● **WHAT YOU ARE ASKED TO DO**:
Reproduce every entry exactly as shown.

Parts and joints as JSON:
::::::::
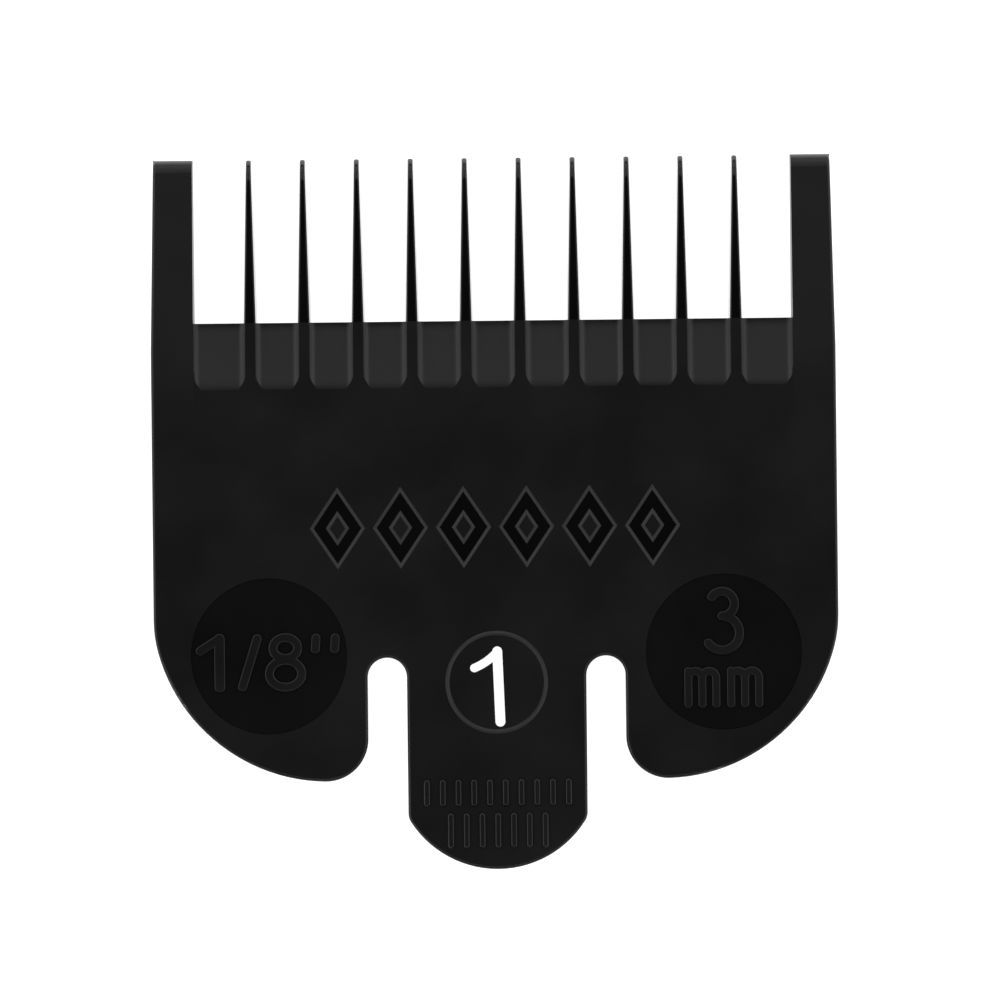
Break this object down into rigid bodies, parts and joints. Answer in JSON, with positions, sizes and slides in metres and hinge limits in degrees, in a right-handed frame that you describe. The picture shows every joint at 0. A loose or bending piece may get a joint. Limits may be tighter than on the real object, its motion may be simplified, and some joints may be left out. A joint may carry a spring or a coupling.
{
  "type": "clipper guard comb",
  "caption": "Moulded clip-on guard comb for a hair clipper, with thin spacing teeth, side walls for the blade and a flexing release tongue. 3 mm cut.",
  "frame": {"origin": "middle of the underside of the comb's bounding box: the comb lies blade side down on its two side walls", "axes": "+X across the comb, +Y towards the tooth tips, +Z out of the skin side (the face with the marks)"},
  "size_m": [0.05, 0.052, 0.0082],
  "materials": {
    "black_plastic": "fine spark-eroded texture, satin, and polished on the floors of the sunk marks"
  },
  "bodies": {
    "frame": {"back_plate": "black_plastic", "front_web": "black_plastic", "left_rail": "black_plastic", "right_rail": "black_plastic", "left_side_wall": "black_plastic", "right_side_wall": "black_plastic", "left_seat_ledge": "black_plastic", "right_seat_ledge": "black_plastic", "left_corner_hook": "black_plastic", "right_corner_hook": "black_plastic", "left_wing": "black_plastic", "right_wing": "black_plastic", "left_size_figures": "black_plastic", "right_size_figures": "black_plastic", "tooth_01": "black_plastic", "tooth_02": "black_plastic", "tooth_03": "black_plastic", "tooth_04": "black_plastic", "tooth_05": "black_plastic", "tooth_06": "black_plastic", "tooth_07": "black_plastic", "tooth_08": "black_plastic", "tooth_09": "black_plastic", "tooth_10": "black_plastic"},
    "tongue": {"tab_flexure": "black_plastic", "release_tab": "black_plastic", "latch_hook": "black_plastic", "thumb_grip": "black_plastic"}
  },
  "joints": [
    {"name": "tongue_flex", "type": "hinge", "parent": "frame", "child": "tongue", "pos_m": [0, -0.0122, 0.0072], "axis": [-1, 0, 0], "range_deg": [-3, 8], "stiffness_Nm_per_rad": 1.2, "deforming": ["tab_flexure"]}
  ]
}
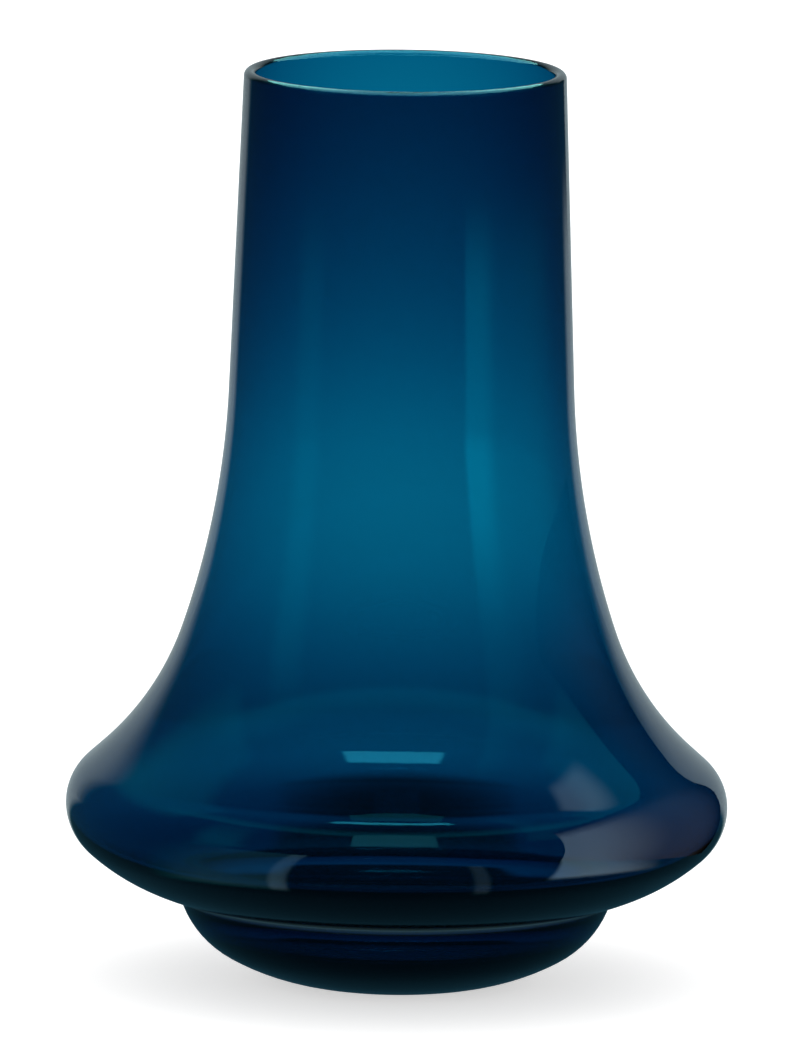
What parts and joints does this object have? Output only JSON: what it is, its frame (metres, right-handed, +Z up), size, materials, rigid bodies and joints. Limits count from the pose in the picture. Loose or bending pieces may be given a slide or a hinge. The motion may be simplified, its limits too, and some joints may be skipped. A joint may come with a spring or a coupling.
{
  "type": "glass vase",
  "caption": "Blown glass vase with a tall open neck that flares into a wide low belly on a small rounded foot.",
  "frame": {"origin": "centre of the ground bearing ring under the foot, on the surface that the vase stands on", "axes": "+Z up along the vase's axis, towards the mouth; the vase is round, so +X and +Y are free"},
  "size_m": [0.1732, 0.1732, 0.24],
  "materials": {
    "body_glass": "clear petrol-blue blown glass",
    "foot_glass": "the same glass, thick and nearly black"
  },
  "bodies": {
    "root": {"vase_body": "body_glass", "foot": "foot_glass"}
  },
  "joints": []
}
::::::::
● **TASK ANSWER**:
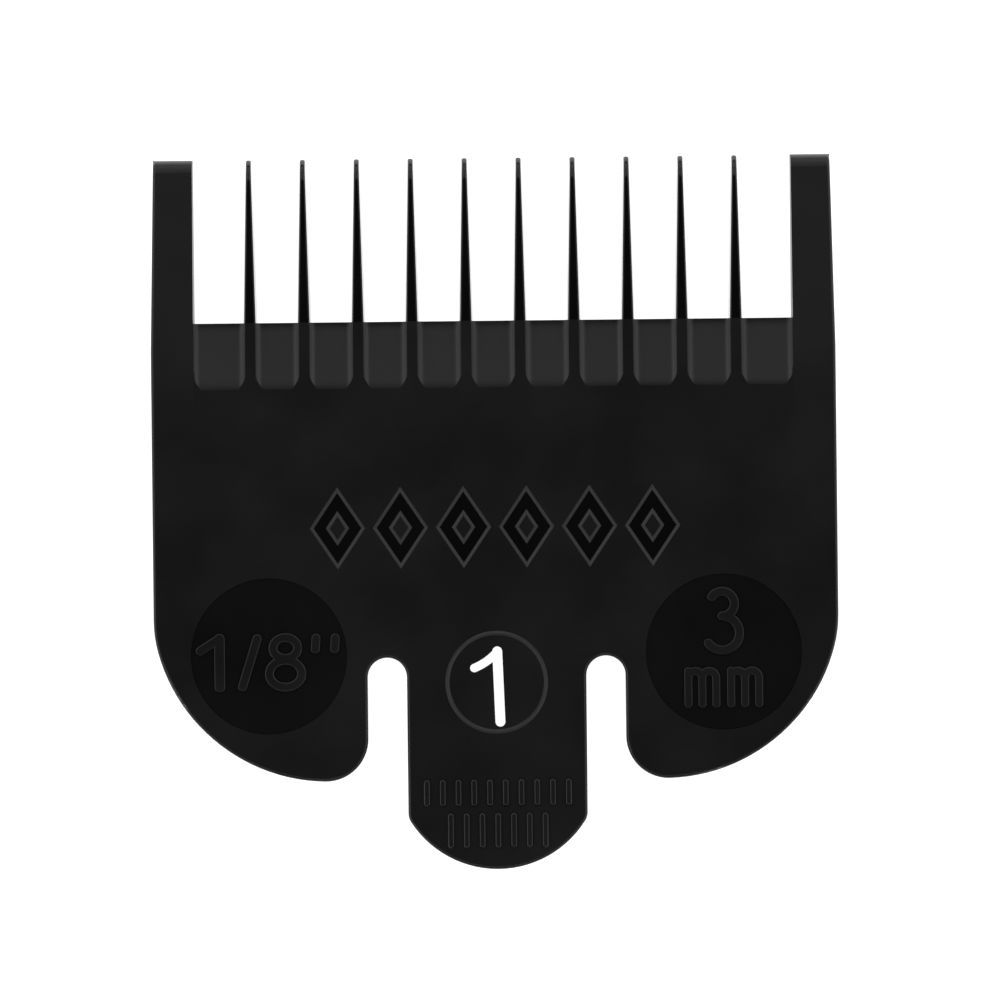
Break this object down into rigid bodies, parts and joints. Answer in JSON, with positions, sizes and slides in metres and hinge limits in degrees, in a right-handed frame that you describe. The picture shows every joint at 0. A loose or bending piece may get a joint. Limits may be tighter than on the real object, its motion may be simplified, and some joints may be left out. A joint may carry a spring or a coupling.
{
  "type": "clipper guard comb",
  "caption": "Moulded clip-on guard comb for a hair clipper, with thin spacing teeth, side walls for the blade and a flexing release tongue. 3 mm cut.",
  "frame": {"origin": "middle of the underside of the comb's bounding box: the comb lies blade side down on its two side walls", "axes": "+X across the comb, +Y towards the tooth tips, +Z out of the skin side (the face with the marks)"},
  "size_m": [0.05, 0.052, 0.0082],
  "materials": {
    "black_plastic": "fine spark-eroded texture, satin, and polished on the floors of the sunk marks"
  },
  "bodies": {
    "frame": {"back_plate": "black_plastic", "front_web": "black_plastic", "left_rail": "black_plastic", "right_rail": "black_plastic", "left_side_wall": "black_plastic", "right_side_wall": "black_plastic", "left_seat_ledge": "black_plastic", "right_seat_ledge": "black_plastic", "left_corner_hook": "black_plastic", "right_corner_hook": "black_plastic", "left_wing": "black_plastic", "right_wing": "black_plastic", "left_size_figures": "black_plastic", "right_size_figures": "black_plastic", "tooth_01": "black_plastic", "tooth_02": "black_plastic", "tooth_03": "black_plastic", "tooth_04": "black_plastic", "tooth_05": "black_plastic", "tooth_06": "black_plastic", "tooth_07": "black_plastic", "tooth_08": "black_plastic", "tooth_09": "black_plastic", "tooth_10": "black_plastic"},
    "tongue": {"tab_flexure": "black_plastic", "release_tab": "black_plastic", "latch_hook": "black_plastic", "thumb_grip": "black_plastic"}
  },
  "joints": [
    {"name": "tongue_flex", "type": "hinge", "parent": "frame", "child": "tongue", "pos_m": [0, -0.0122, 0.0072], "axis": [-1, 0, 0], "range_deg": [-3, 8], "stiffness_Nm_per_rad": 1.2, "deforming": ["tab_flexure"]}
  ]
}
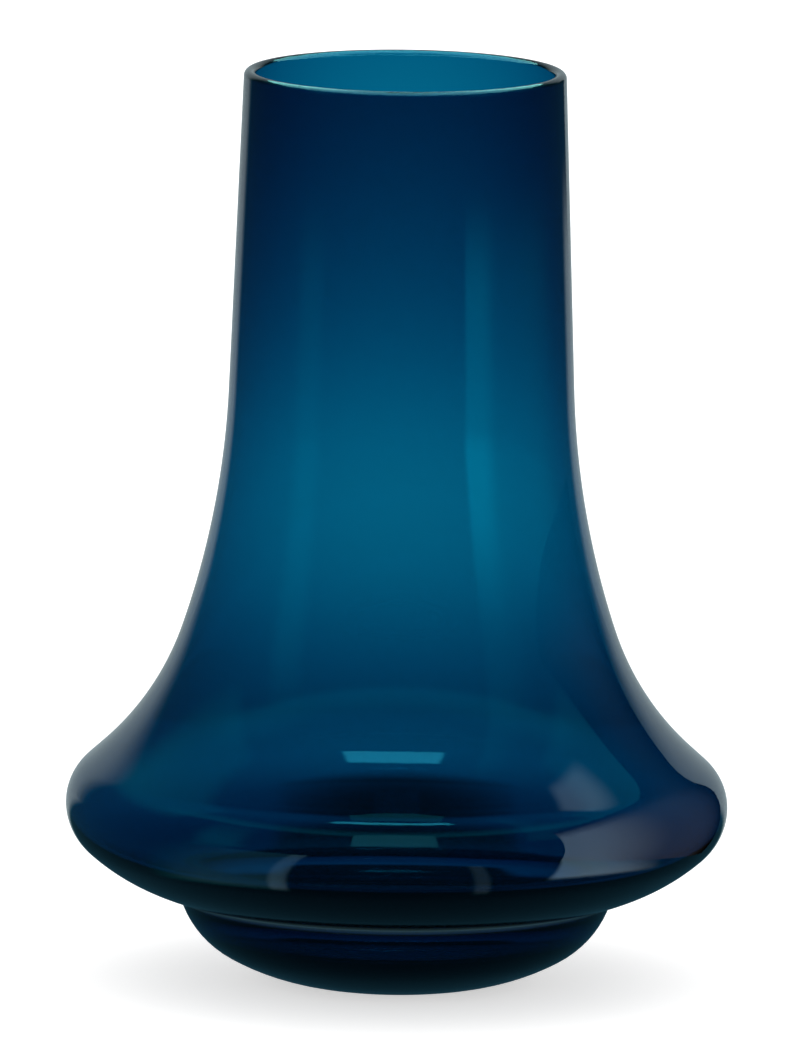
What parts and joints does this object have? Output only JSON: what it is, its frame (metres, right-handed, +Z up), size, materials, rigid bodies and joints. Limits count from the pose in the picture. Loose or bending pieces may be given a slide or a hinge. The motion may be simplified, its limits too, and some joints may be skipped. A joint may come with a spring or a coupling.
{
  "type": "glass vase",
  "caption": "Blown glass vase with a tall open neck that flares into a wide low belly on a small rounded foot.",
  "frame": {"origin": "centre of the ground bearing ring under the foot, on the surface that the vase stands on", "axes": "+Z up along the vase's axis, towards the mouth; the vase is round, so +X and +Y are free"},
  "size_m": [0.1732, 0.1732, 0.24],
  "materials": {
    "body_glass": "clear petrol-blue blown glass",
    "foot_glass": "the same glass, thick and nearly black"
  },
  "bodies": {
    "root": {"vase_body": "body_glass", "foot": "foot_glass"}
  },
  "joints": []
}